Source excerpt
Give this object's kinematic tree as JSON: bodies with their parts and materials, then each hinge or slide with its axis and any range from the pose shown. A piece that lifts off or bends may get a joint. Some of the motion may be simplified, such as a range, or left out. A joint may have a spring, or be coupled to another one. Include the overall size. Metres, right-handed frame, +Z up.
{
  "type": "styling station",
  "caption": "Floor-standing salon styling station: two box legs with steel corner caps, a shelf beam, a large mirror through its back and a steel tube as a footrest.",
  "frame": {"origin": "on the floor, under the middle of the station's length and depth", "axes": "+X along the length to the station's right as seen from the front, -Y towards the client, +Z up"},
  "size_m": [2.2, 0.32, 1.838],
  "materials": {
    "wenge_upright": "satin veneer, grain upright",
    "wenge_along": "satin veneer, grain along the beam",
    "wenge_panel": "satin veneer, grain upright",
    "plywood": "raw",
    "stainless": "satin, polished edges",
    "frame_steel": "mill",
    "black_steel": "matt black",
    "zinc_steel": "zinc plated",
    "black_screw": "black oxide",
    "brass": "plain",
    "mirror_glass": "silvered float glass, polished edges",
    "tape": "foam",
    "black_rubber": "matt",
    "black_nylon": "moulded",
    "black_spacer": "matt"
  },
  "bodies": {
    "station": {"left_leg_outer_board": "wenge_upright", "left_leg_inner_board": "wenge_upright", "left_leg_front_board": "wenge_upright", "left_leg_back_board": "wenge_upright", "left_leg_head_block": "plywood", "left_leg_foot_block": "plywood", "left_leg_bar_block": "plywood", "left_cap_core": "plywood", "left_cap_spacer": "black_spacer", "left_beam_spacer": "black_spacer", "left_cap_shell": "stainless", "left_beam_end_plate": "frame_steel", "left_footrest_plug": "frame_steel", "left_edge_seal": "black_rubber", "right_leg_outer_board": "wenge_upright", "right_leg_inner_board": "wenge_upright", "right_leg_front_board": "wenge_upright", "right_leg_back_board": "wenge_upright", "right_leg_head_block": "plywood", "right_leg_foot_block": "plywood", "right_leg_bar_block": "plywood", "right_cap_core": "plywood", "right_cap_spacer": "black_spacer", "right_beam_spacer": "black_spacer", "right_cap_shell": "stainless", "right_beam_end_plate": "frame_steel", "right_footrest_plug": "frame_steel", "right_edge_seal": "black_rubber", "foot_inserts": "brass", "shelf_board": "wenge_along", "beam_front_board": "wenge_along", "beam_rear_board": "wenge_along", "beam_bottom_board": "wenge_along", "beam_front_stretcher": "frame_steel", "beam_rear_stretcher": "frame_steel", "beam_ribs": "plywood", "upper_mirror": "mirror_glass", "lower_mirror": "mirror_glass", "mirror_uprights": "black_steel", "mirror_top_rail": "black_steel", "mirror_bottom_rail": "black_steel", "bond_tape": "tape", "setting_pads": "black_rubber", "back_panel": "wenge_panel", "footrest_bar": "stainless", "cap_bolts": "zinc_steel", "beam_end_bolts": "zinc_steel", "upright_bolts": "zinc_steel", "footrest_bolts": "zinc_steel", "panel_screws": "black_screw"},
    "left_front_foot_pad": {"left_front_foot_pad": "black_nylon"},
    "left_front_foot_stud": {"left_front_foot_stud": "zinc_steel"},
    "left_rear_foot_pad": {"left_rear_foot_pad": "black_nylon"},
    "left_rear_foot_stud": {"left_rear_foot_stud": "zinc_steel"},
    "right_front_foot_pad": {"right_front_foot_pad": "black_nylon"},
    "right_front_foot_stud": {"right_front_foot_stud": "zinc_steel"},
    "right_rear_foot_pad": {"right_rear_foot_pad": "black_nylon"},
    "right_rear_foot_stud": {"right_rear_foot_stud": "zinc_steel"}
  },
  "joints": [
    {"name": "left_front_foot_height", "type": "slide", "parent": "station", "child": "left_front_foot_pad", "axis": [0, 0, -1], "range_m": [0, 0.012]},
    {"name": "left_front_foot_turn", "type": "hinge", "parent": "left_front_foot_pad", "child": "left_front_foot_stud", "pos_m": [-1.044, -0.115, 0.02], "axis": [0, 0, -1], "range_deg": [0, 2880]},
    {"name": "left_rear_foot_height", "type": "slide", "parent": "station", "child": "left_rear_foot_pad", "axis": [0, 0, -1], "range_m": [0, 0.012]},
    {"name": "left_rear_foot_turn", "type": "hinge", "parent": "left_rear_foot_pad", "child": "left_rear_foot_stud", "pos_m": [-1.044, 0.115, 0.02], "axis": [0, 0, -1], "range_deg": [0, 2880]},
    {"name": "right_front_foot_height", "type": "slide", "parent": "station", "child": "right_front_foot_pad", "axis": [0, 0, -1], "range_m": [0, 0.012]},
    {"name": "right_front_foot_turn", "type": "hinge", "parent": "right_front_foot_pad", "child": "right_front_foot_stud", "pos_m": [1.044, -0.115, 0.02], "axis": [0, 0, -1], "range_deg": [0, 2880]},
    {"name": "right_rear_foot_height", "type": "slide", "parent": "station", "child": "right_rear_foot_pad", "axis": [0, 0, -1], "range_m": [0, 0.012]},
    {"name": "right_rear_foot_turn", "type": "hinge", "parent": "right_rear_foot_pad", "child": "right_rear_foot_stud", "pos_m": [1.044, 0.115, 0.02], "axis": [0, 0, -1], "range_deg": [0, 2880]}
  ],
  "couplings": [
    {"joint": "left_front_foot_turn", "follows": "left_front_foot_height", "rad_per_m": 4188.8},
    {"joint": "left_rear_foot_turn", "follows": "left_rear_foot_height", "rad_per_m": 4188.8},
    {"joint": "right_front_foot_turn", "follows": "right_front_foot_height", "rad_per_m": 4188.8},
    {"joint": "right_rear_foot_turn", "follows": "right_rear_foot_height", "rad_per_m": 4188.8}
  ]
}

Exercise objective
Search the preceding listing for the word "slide" and pull out every line that holds it.

The output
Give this object's kinematic tree as JSON: bodies with their parts and materials, then each hinge or slide with its axis and any range from the pose shown. A piece that lifts off or bends may get a joint. Some of the motion may be simplified, such as a range, or left out. A joint may have a spring, or be coupled to another one. Include the overall size. Metres, right-handed frame, +Z up.
    {"name": "left_front_foot_height", "type": "slide", "parent": "station", "child": "left_front_foot_pad", "axis": [0, 0, -1], "range_m": [0, 0.012]},
    {"name": "left_rear_foot_height", "type": "slide", "parent": "station", "child": "left_rear_foot_pad", "axis": [0, 0, -1], "range_m": [0, 0.012]},
    {"name": "right_front_foot_height", "type": "slide", "parent": "station", "child": "right_front_foot_pad", "axis": [0, 0, -1], "range_m": [0, 0.012]},
    {"name": "right_rear_foot_height", "type": "slide", "parent": "station", "child": "right_rear_foot_pad", "axis": [0, 0, -1], "range_m": [0, 0.012]},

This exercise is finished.